Em um ano aprendi muitas sutilezas. A força de uma conversa com um amigo. De um sorriso dado a um estranho. Principalmente no frio, e estando tão longe de todos. A estar, e se cuidar só. A lembrar do que se ama. A ir no cinema depois do trabalho. A me respeitar. Frequentar feiras. Descobrir tantos saberes investigando sabores. A usar máquina analógica. A me expressar em outras línguas. A saber o que é grande para reconhecer o pequeno.
Sempre tenho em mente que o êxodo é um trauma. Em sua definição mais clara, ele seria uma resposta emocional a um evento que deixou feridas na memória, e no conceito de identidade de uma pessoa. Ao migrarmos, estamos retornando a uma infância até então consolidada. Aprendemos a andar de novo por ruas nunca antes habitadas, a comer ingredientes nunca experimentados até então, e a falar de uma maneira que a língua desconhecia.
O trauma choca na identidade. No confronto e contorno de onde eu vim e onde estou. O ser e o estar. Na Gal que canta nos meus ouvidos quando eu percorro a Boulevard Saint Michel. E na Sueli Carneiro que eu trago para minha aula na Sorbonne.
Identidades que para a maioria de nós, ocidentais, são formadas a partir de contrastes. E quando esse fator se prova a todo momento, na diferença com aquele do lado, é necessário aterrar em algo.
Minha melhor maneira sempre foi pela escrita. Se um dia comecei a escrever e completei vinte newsletters foi por conta de Contardo Calligaris, quando pude ler seu livro Hello Brasil! e me apaixonar por suas divagações em solo estrangeiro. Hoje, escrevo essa “segunda temporada” de news, por Chimamanda Ngozi Adichie e seu livro Americanah, que com sua personagem blogueira e cronista social, muito me inspirou a voltar a escrever aqui.
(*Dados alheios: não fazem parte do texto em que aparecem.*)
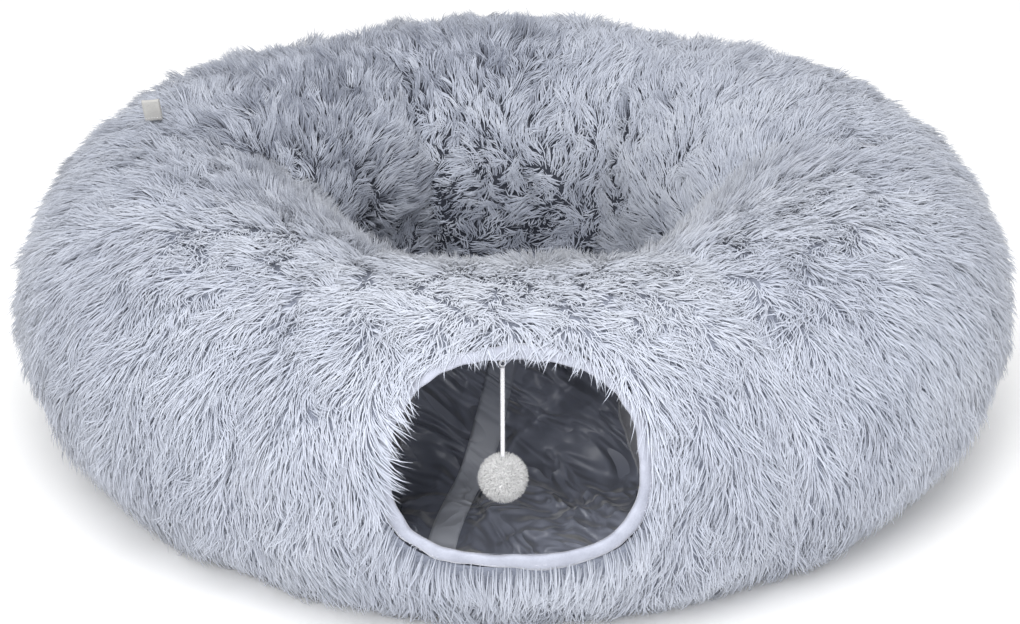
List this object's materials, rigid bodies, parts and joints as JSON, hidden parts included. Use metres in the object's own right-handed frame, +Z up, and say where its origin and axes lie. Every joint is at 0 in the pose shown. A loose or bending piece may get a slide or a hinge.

Ambos os autores traçaram um percurso de êxodo, Itália-Nigéria, para contornar suas identidades em contrastes com o que experienciavam, Brasil-Estados Unidos. Penso que esse tema me encanta muitíssimo, mesmo não sabendo ainda, exatamente, aonde isso pode me levar. Nunca se sabe.
Por hoje, fico feliz de estar voltando.
Para América do Sul, de sol e sal.
E para a escrita - daqui.
PS: Obrigada a todos que escreveram com saudades, e a setembro, que com seu ventos já me levou a Lisboa, Rio de Janeiro, Salvador, Paris & agora, São Paulo.
Dicas da semana:
Dicas de Filme: Black is King (Disney+)
Dicas de série: Cangaço Novo (Prime Video)
Dicas de livro: Americanah (Companhia das Letras)
Bonito ler isso, gosto do seu jeito de olhar pra vida, de estar atenta a tantas sutilezas. Me faz lembrar de ser assim também, nesse turbilhão que é viver. Migrar é mesmo um trauma, uma passagem pra um vazio (de possibilidades). E obrigada por me lembrar que escrever é aterrar (e estar atenta ao grande e ao pequeno).
Emocionante, em cada palavra o sentimento de uma alma que se aventurou em outros mundos. Amei, nunca deixe de escrever e expressar com tanta clareza sentimentos tão preciosos.